Sadly, in spite of the Orbit AF being one of Skype's first officially blessed cameras, none of the consumer videoconferencing systems offers a means for a remote party to control the camera. The motorized functions are marketed for use in "face tracking" where the camera follows you as you move around the room -- a feature almost nobody turns on -- or for traditional "webcam" or security camera use where you have one-way video streaming. In many cases, there are only Windows drivers to control the pan/tilt function, and Mac users are left out. (Linux users of course have worked out how to do it but Linux is only sparsely used for videoconferencing.)
Getting some remote control going
To make this work you need something seamless, which means integrated with your video tool, be it Skype, Hangout, gotomeeting or any of the others. It needs to be something where the remotes, as part of their window, get a camera control tool. There's really little need to worry about contention between the different remotes -- they all have the same goal and will quickly appoint who is to steer the camera. A simple anti-contention tool that gives exclusive control for a few seconds after a press would stop any fights steering it back and forth.
There are some solutions, but they are too cumbersome for regular use. One small developer has a program called Telerobo for the Logitech Orbit. This program is a Windows binary, and requires the conference computer be on Windows and the single remote operator's computer also run Windows. The former requirement makes some sense as there are no official drivers other than for Windows. The program would be more useful if it used a web control rather than a remote binary client -- in my environment I am often on video calls where none of the remotes run Windows.
For the lovely BCC950 camera, they don't even provide much in the way of drivers for Windows, though another coder built a cloud remote for the BCC950 but it's just a hack, not a finished product, and is again Windows only.
It's a kludge, but another way you can sometimes get remote control is to bring up the pan/tilt/zoom control on the local PC, and then share that computer's screen with one of the remotes using a tool like VNC. Then the remote user can click onto the conference room PC and steer the camera. Obviously this is non-trivial to set up and maintain. Some of the cameras, meant for use as streaming security cams, also offer internal web interfaces that can, with work, be exported to an outsider (especially over a VPN) allowing remote steer. Of course the linux drivers for the Orbit AF have this ability, but again it's all more setup than you can expect from casual conference room users.
A final possible kludge is to use an "infrared over IP" box (used for home automation) to permit remote control of a camera like the BCC950 with its IR remote control.
Nothing approaches the interface that should be, which is plug and play. There should be a standard API on all the OSs for pan/tilt/zoom and all the conference tools should support it. The remote users should get a new control on their screens when in calls to such devices. For security reasons, you may want to have the people with the PTZ camera confirm permission to steer the camera, either permanently (in a conference room) or case-by-case in your home. (I will admit to having done video conferences with a nice shirt and just my underwear when at home, and would not want people to aim the camera down without permission. Admit it, you've done this too.)

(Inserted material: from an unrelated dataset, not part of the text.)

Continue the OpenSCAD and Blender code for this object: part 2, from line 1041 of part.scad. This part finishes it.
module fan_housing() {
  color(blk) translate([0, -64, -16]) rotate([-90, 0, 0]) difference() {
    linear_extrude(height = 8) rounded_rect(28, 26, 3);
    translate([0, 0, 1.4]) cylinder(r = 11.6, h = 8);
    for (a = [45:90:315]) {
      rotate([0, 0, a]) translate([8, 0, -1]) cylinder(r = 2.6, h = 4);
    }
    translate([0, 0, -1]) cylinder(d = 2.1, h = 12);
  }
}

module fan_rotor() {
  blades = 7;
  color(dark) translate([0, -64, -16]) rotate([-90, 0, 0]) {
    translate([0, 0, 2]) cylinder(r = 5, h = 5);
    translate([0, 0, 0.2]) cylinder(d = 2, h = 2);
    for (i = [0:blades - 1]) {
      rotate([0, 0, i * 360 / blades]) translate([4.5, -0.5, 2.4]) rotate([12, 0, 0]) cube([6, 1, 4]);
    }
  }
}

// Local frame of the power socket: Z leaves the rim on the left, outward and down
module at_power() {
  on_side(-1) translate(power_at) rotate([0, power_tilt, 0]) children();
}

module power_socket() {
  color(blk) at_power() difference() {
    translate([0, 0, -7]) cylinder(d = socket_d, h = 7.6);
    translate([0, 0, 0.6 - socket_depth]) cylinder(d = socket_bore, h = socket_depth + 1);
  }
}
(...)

Of course there are high end (multi-thousand dollar) video room setups that have nice expensive pan/tilt cameras, though even those see rare use. One nice one (that I am sure cost a fortune) for classrooms has a microphone and button at every desk in a classroom. Push the button and your audio is live and the camera zooms on you. But I'm not talking about what you can do at the high end.
Another interesting approach is the use of multiple cameras in the meeting room. I have done this a few times with tools like Hangout and premium Skype which allow multi-way video calls. The typical meeting room is loaded with cameras that can join the conference -- there is one in every laptop, and one in most smartphones too. You must of course assure that only one device in the room does audio. (It would be a nice trick if the conference tools noticed two devices in the same room based on audio echo and identical source LAN and auto-muted newcomers. Or better still, regularly switch the microphone audio to whichever device is hearing the speaker best.)
You can use multi-camera in several ways. Most simply, you can just make sure you now cover the whole room, and let the remotes switch which camera they want to watch. It can also be very nice to combine a steered/zooming camera with a wide-view camera. The wide-view camera, mounted high on the wall, gives a sense of the whole room, and then the steered camera can do a close-up of whoever is speaking.
Better, but hard to do is to have all the laptops in the room joined with the conference, but not transmitting. You then would like to set it up so that anybody in the room who is in front of a laptop can click to become the video and audio sender (or one of the video senders -- the wide view should still be available.) With permission, it would even be good if one of the remotes could do this switching. Automatic switching is not super practical because people might be sitting next to a laptop but not in its camera view.
Yet another multi-camera appraoch would be to build conference room webcams with a panoramic view, simply by mounting 3 webcams together. This could be done manually -- webcams are very cheap -- or eventually vendors could sell a camera that has 3 or more cameras in it. While a seamless blend would be sweet, it's not really needed. The simple ability to switch quickly between the cameras by the remote viewer would be nice, and faster than using the pan motor. Of course, if bandwidth is available, it would be nice to just see all the cameras and get the wide view. A lower-bandwidth alternative would be to send the selected camera at full bandwidth and send very blurry "peripheral vision" quality video from the other cameras. Here, if a camera were fixed, it could use stereo audio to identify where the speaker is and switch to the best camera automatically -- but you can still let the remotes turn that off or supersede it if it's not working well.
I have 4 different friends who have started telepresence robot companies, all at very different price points. If I have 4 friends who have done this, expect a huge raft of companies to be out with products this year. These are the ultimate expression of giving control to the solo remote, who now can steer not just their view, but also their screen, and even move around in flat buildings. The better ones are pretty nice experiences, though it's still an open question of whether the world will embrace this.
Robots are expensive, but the hardware for Pan/Tilt or multi-camera is cheap and available. The failure has been in getting the programming in order and doing the user interface right. Is it that people just don't care about this, or are we just waiting for the iPhone moment, when somebody makes it seamless enough that people realize they wanted it?